◆ EXERCISE REQUIREMENTS:
Reproduce exactly the section that begins at the line containing "Recreate this object" and ends at the line containing "import Module from 'manifold-3d';", both lines included; omit all other lines.

Entries with model source code:
▼
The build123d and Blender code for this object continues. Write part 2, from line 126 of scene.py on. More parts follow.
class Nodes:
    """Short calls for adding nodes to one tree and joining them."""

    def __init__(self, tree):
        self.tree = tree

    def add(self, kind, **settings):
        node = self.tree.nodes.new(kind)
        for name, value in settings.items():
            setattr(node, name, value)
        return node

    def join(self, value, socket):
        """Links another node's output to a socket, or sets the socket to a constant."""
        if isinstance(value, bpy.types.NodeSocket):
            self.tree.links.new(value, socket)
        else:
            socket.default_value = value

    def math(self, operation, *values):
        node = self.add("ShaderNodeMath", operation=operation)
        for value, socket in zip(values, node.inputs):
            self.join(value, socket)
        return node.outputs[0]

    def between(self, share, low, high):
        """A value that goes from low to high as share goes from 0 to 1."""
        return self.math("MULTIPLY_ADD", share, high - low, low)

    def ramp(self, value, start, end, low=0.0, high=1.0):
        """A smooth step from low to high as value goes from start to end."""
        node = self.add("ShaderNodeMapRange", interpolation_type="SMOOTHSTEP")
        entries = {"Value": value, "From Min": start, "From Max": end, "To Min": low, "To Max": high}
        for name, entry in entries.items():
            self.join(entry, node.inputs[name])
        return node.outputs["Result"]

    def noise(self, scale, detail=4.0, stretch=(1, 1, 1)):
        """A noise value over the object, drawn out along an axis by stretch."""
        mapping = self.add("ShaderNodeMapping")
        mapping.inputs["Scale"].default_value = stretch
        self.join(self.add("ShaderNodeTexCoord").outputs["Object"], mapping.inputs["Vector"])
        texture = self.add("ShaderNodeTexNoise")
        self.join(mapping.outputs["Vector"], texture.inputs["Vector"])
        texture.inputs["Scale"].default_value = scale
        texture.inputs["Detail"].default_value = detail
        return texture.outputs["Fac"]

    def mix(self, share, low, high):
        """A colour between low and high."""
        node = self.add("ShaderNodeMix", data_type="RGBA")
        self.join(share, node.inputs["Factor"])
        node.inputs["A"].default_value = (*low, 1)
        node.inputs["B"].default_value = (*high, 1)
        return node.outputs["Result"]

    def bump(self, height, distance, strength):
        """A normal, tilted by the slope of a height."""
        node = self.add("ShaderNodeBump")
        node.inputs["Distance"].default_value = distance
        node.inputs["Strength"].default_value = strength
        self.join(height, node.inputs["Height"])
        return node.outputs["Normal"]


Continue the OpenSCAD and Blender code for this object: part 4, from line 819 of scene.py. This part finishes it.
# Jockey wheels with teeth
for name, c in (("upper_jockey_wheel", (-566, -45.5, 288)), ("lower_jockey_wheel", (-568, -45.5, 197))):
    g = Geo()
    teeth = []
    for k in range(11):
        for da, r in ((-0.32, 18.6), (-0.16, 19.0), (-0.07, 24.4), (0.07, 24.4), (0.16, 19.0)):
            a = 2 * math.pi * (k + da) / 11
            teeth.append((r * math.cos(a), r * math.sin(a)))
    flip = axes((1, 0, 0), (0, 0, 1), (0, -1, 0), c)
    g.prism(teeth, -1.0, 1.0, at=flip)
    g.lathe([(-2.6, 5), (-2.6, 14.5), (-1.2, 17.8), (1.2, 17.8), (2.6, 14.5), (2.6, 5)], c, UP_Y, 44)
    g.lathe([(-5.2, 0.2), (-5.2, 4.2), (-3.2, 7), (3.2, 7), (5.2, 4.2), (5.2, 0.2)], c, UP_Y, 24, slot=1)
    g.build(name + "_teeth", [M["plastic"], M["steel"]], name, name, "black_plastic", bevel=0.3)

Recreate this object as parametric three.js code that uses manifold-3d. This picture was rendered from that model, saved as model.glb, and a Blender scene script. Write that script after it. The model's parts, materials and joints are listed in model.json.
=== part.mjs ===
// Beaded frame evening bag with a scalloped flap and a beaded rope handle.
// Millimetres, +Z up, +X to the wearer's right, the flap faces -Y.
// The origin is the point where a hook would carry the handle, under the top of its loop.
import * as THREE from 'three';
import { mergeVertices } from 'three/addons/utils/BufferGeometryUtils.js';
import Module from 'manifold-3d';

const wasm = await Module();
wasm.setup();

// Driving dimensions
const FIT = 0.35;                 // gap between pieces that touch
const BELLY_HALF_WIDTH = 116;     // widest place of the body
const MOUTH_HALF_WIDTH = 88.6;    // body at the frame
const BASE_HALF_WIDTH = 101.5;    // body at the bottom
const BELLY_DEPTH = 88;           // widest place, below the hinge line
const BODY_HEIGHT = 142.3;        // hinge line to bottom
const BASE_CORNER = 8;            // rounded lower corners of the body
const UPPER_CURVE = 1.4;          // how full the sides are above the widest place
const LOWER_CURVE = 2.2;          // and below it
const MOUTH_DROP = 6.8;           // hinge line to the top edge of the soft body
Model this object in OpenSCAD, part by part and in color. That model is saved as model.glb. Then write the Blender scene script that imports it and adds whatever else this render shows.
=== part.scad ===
▲
◆ FINISHED ANSWER:
Recreate this object as parametric three.js code that uses manifold-3d. This picture was rendered from that model, saved as model.glb, and a Blender scene script. Write that script after it. The model's parts, materials and joints are listed in model.json.
=== part.mjs ===
// Beaded frame evening bag with a scalloped flap and a beaded rope handle.
// Millimetres, +Z up, +X to the wearer's right, the flap faces -Y.
// The origin is the point where a hook would carry the handle, under the top of its loop.
import * as THREE from 'three';
import { mergeVertices } from 'three/addons/utils/BufferGeometryUtils.js';
import Module from 'manifold-3d';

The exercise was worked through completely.